BEGIN
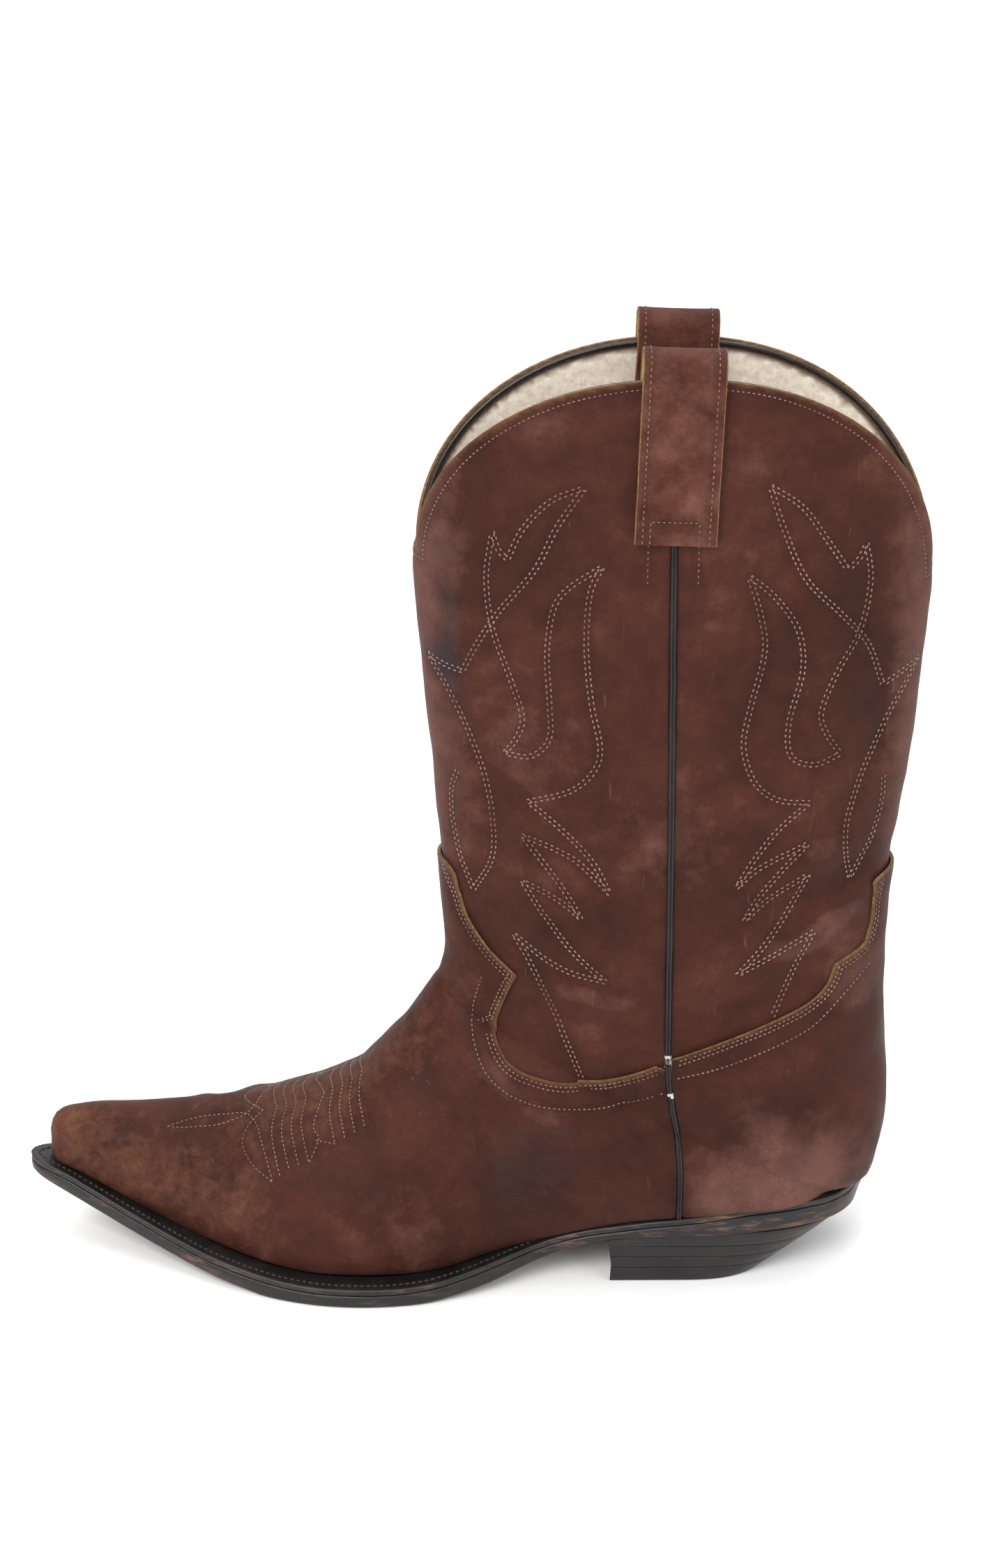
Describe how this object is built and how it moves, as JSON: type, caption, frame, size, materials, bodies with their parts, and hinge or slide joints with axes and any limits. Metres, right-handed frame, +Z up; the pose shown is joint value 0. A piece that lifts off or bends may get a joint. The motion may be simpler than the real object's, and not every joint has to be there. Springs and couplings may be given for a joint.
{
  "type": "cowboy boot",
  "caption": "Western boot for one foot: scalloped shaft with pull straps and side seams, pointed welted toe and an underslung stacked heel.",
  "frame": {"origin": "centre of the heel's flat walking face, on the ground", "axes": "+Z up along the shaft, -X towards the toe, -Y towards the boot's outer (lateral) side"},
  "size_m": [0.3147, 0.095, 0.3484],
  "materials": {
    "nubuck": "matt nubuck",
    "lining_leather": "brushed, napped",
    "strap_lining": "smooth natural",
    "piping": "semi gloss",
    "board": "unfinished",
    "cork": "granular",
    "sole_leather": "dyed and burnished edge",
    "rubber": "matt",
    "steel": "plain"
  },
  "bodies": {
    "boot": {"vamp": "nubuck", "heel_cover": "nubuck", "front_shaft_panel": "nubuck", "back_shaft_panel": "nubuck", "toe_box": "board", "vamp_interlining": "board", "counter_stiffener": "board", "vamp_lining": "lining_leather", "front_shaft_lining": "lining_leather", "back_shaft_lining": "lining_leather", "shaft_piping_outer": "piping", "foot_piping_outer": "piping", "shaft_piping_inner": "piping", "foot_piping_inner": "piping", "top_bead_front": "piping", "top_bead_back": "piping", "outsole": "sole_leather", "welt": "sole_leather", "heel_rand": "sole_leather", "cork_filler": "cork", "steel_shank": "steel", "insole": "board", "heel_sock": "lining_leather", "top_lift": "rubber", "heel_lift_1": "sole_leather", "heel_lift_2": "sole_leather", "heel_wedge": "sole_leather", "heel_nail_1": "steel", "heel_nail_2": "steel", "heel_nail_3": "steel", "heel_nail_4": "steel", "heel_nail_5": "steel", "top_lift_nail_1": "steel", "top_lift_nail_2": "steel", "top_lift_nail_3": "steel", "top_lift_nail_4": "steel", "top_lift_nail_5": "steel"},
    "pull_strap_outer": {"pull_strap_outer": "nubuck", "pull_strap_lining_outer": "strap_lining"},
    "pull_strap_inner": {"pull_strap_inner": "nubuck", "pull_strap_lining_inner": "strap_lining"}
  },
  "joints": [
    {"name": "pull_strap_outer_flex", "type": "hinge", "parent": "boot", "child": "pull_strap_outer", "pos_m": [-0.0115, -0.0262, 0.284], "axis": [1, 0, 0], "range_deg": [-0.8, 3]},
    {"name": "pull_strap_inner_flex", "type": "hinge", "parent": "boot", "child": "pull_strap_inner", "pos_m": [-0.0115, 0.0262, 0.284], "axis": [-1, 0, 0], "range_deg": [-0.8, 3]}
  ]
}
END
**Task goal**
Go back to the listing above and please repeat it exactly.

**Worked solution**
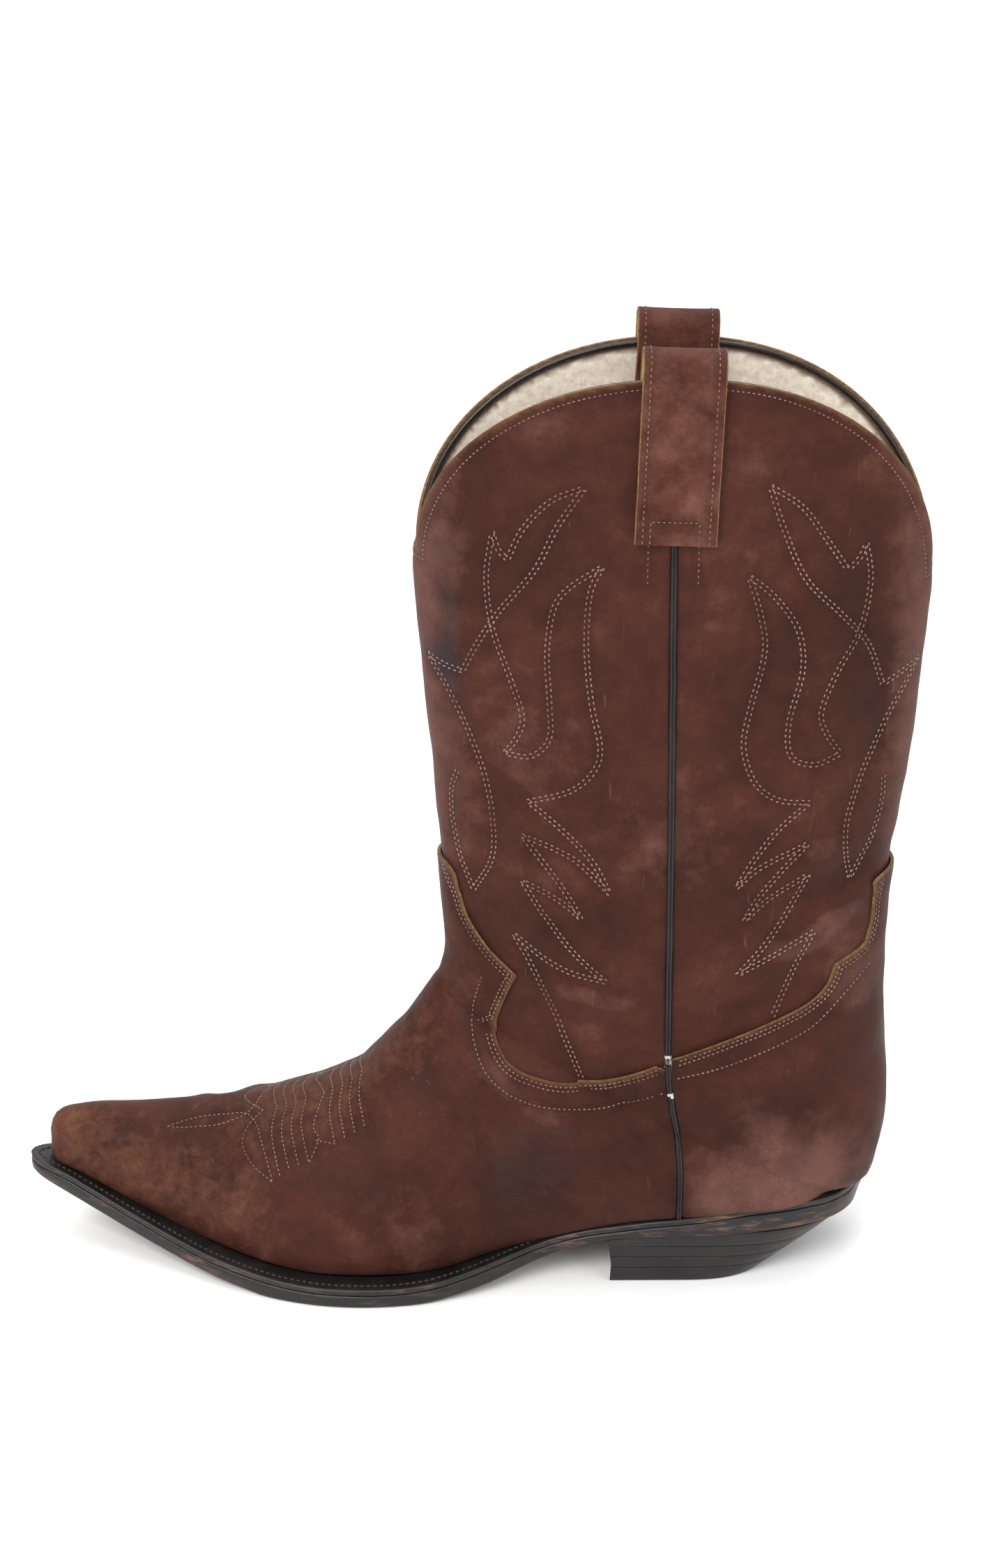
Describe how this object is built and how it moves, as JSON: type, caption, frame, size, materials, bodies with their parts, and hinge or slide joints with axes and any limits. Metres, right-handed frame, +Z up; the pose shown is joint value 0. A piece that lifts off or bends may get a joint. The motion may be simpler than the real object's, and not every joint has to be there. Springs and couplings may be given for a joint.
{
  "type": "cowboy boot",
  "caption": "Western boot for one foot: scalloped shaft with pull straps and side seams, pointed welted toe and an underslung stacked heel.",
  "frame": {"origin": "centre of the heel's flat walking face, on the ground", "axes": "+Z up along the shaft, -X towards the toe, -Y towards the boot's outer (lateral) side"},
  "size_m": [0.3147, 0.095, 0.3484],
  "materials": {
    "nubuck": "matt nubuck",
    "lining_leather": "brushed, napped",
    "strap_lining": "smooth natural",
    "piping": "semi gloss",
    "board": "unfinished",
    "cork": "granular",
    "sole_leather": "dyed and burnished edge",
    "rubber": "matt",
    "steel": "plain"
  },
  "bodies": {
    "boot": {"vamp": "nubuck", "heel_cover": "nubuck", "front_shaft_panel": "nubuck", "back_shaft_panel": "nubuck", "toe_box": "board", "vamp_interlining": "board", "counter_stiffener": "board", "vamp_lining": "lining_leather", "front_shaft_lining": "lining_leather", "back_shaft_lining": "lining_leather", "shaft_piping_outer": "piping", "foot_piping_outer": "piping", "shaft_piping_inner": "piping", "foot_piping_inner": "piping", "top_bead_front": "piping", "top_bead_back": "piping", "outsole": "sole_leather", "welt": "sole_leather", "heel_rand": "sole_leather", "cork_filler": "cork", "steel_shank": "steel", "insole": "board", "heel_sock": "lining_leather", "top_lift": "rubber", "heel_lift_1": "sole_leather", "heel_lift_2": "sole_leather", "heel_wedge": "sole_leather", "heel_nail_1": "steel", "heel_nail_2": "steel", "heel_nail_3": "steel", "heel_nail_4": "steel", "heel_nail_5": "steel", "top_lift_nail_1": "steel", "top_lift_nail_2": "steel", "top_lift_nail_3": "steel", "top_lift_nail_4": "steel", "top_lift_nail_5": "steel"},
    "pull_strap_outer": {"pull_strap_outer": "nubuck", "pull_strap_lining_outer": "strap_lining"},
    "pull_strap_inner": {"pull_strap_inner": "nubuck", "pull_strap_lining_inner": "strap_lining"}
  },
  "joints": [
    {"name": "pull_strap_outer_flex", "type": "hinge", "parent": "boot", "child": "pull_strap_outer", "pos_m": [-0.0115, -0.0262, 0.284], "axis": [1, 0, 0], "range_deg": [-0.8, 3]},
    {"name": "pull_strap_inner_flex", "type": "hinge", "parent": "boot", "child": "pull_strap_inner", "pos_m": [-0.0115, 0.0262, 0.284], "axis": [-1, 0, 0], "range_deg": [-0.8, 3]}
  ]
}